As he fled, he posted a lengthy thread on X containing various allegations, including that other prisoners beat him, which he claimed was at the instruction of Ukrainian authorities, and that the SBU extorted money from him. Spravdi did not respond to BI’s queries about Lira’s allegations.
Ashton-Cirillo said she believed that Lira’s allegations about being abused in prison were false based on her own interactions with him.
“In an effort to gain sympathy, Gonzalo Lira made up allegations of abuse and torture. As someone who spoke to him shortly after he was returned to custody, it was clear that he was in good health and treated extremely fairly by the state security services. His questions to me were sharp and lucid although based on the lies Lira is known for dispensing,” she said.
She declined to provide further details about their conversations.

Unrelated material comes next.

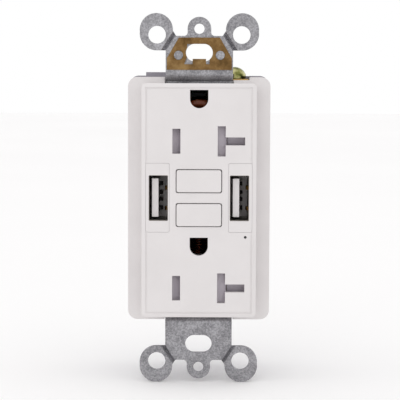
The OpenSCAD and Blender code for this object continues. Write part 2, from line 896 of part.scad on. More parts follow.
module usb_transformer() { color("#d9b64a") box([-17.4, 13, -7], [-9.6, board_y, 6]); }

// The two ports face the same way, so they are copied and not mirrored
module each_port() { for (side = [-1, 1]) at(side * usb_x, usb_z) children(); }

module usb_shells() {
    color(zinc)
    each_port() difference() {
        plate(face_y + 0.8, usb_board_y) square([shell_w, shell_h], center = true);
        plate(face_y, usb_board_y - shell_t)
            square([shell_w - 2 * shell_t, shell_h - 2 * shell_t], center = true);
    }
}

module usb_tongues() {
    color(plastic_white)
    each_port() {
        box([-1.85, -5.9, -5.45], [0, 4.6, 5.45]);
        box([-2.5, 4.6, -6.2], [2.5, usb_board_y - shell_t - 0.02, 6.2]);
    }
}

module usb_contacts() {
    color(brass)
    each_port() for (z = [-3.5, -1, 1, 3.5]) {
        box([0, -5.3, z - 0.5], [0.2, 2, z + 0.5]);
        box([0, 2, z - 0.5], [1.1, 4.6, z + 0.5]);
    }
}

module status_led() { color("#e8e6da") at(led_x, led_z) rod_y(1, 4.7, usb_board_y); }

module light_pipe() {
    color("#dfe6e4") at(led_x, led_z) {
        rod_y(0.36, face_y + 0.1, face_back + 0.1);
        rod_y(1, face_back + 0.05, 4.6);
    }
}

module case_screws() {
    color(zinc)
    both_sides() both_ends() at(case_x, case_z) {
        rod_y(case_r, 3, body_depth - 1.6);
        difference() {
            rod_y(2.1, body_depth - 1.7, body_depth - 0.3);
            translate([0, body_depth, 0]) cube([3, 1.6, 0.6], center = true);
            translate([0, body_depth, 0]) cube([0.6, 1.6, 3], center = true);
        }
    }
}

front_cover();
usb_bezels();
rear_body();
inner_frame();
mounting_strap();
ground_clip();
clip_rivets();
ground_contacts();
ground_terminal();
ground_clamp();
ground_screw();
hot_bus();
neutral_bus();
line_hot_terminal();
line_neutral_terminal();
load_hot_terminal();
load_neutral_terminal();
line_hot_clamp();
line_neutral_clamp();
load_hot_clamp();
load_neutral_clamp();
line_hot_screw();
line_neutral_screw();
load_hot_screw();
load_neutral_screw();
shutter_caps();
shutter_upper();
shutter_lower();
bar_shutter_upper();
bar_shutter_lower();
shutter_spring_upper();
shutter_spring_lower();
test_button();
test_spring();
test_contact();
reset_button();
reset_pin();
reset_spring();
latch_carrier();
latch_plate();
contact_arm_hot();
contact_arm_neutral();
coil_conductors();
coil_housing();
sense_coil();
neutral_coil();
solenoid_bobbin();
solenoid_winding();
solenoid_plunger();
plunger_spring();
main_board();
board_parts();
usb_board();
usb_transformer();
usb_shells();
usb_tongues();
usb_contacts();
status_led();
light_pipe();
case_screws();
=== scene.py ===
import math

import bmesh
import bpy
from mathutils import Matrix, Vector


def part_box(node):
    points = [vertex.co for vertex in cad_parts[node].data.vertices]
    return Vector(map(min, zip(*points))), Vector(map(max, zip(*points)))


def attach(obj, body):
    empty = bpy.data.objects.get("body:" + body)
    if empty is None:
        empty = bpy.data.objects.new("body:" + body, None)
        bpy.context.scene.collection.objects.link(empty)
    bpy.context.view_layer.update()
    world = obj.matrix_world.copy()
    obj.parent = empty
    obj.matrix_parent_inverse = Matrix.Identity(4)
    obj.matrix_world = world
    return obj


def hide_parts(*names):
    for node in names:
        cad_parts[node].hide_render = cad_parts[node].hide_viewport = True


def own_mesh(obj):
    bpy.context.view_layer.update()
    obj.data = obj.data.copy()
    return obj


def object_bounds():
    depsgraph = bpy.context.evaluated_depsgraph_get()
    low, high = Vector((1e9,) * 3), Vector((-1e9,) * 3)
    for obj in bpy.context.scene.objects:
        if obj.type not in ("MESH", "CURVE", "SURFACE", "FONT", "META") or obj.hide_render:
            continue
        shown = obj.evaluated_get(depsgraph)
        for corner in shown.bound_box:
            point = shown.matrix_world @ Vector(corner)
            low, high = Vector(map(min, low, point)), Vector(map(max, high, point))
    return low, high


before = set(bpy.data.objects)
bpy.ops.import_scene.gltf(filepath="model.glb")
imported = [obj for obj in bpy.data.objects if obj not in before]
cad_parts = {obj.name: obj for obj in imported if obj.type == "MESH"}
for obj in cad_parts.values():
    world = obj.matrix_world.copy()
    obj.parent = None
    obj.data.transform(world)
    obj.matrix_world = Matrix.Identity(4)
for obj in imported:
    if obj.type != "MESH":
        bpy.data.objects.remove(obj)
cad_low, cad_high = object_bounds()


# ---- Rear body and shutters ----
# The rear body closes the device from behind: an open box moulded in grey glass-filled nylon.
# The trays and the sliding shutters behind the sockets are smaller mouldings in paler acetal.

MM = 0.001


def colour(hex_value):
    """An sRGB hex value as the linear colour that a shader takes."""
    channels = [int(hex_value[i:i + 2], 16) / 255 for i in (1, 3, 5)]
    return (*[c / 12.92 if c <= 0.04045 else ((c + 0.055) / 1.055) ** 2.4 for c in channels], 1)


def add(tree, kind, links=(), stops=(), **settings):
    """Adds a node to a material. links maps its inputs to other nodes' outputs or to constants, and
    stops are the places and colours of a ramp."""
    node = tree.nodes.new("ShaderNode" + kind)
    for name, value in settings.items():
        setattr(node, name, value)
    for name, value in dict(links).items():
        if isinstance(value, bpy.types.NodeSocket):
            tree.links.new(value, node.inputs[name])
        else:
            node.inputs[name].default_value = value
    for i, (at, hex_value) in enumerate(stops):
        if i == len(node.color_ramp.elements):
            node.color_ramp.elements.new(at)
        node.color_ramp.elements[i].position = at
        node.color_ramp.elements[i].color = colour(hex_value)
    return node


def start_material(name, **constants):
    """A new material with its tree, its shader and the object's own coordinates."""
    material = bpy.data.materials.new(name)
    material.use_nodes = True
    tree = material.node_tree
    shader = tree.nodes["Principled BSDF"]
    for socket, value in constants.items():
        shader.inputs[socket.replace("_", " ")].default_value = value
    place = add(tree, "TexCoord").outputs["Object"]
    return material, tree, shader, place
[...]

The US government has so far kept fairly quiet about Lira’s case. A journalist asked Matthew Miller, a spokesperson for the State Department, about Lira and his allegations of torture in August, and Miller responded: “I think I’d want to verify those reports before I commented on them.”
Lira’s father, Gonzalo Lira Sr., has been critical of the Ukrainian and US governments, claiming he hasn’t been able to speak to his son and that the US embassy has not been proactive in his case.
“The USA government, with its silence in the face of this scandalous incident, suggests a degree of complicity, or at least tacit approval of Gonzalo’s arrest since nothing else convincingly explains the conspicuous lack of response,” he told Carlson in an interview this week.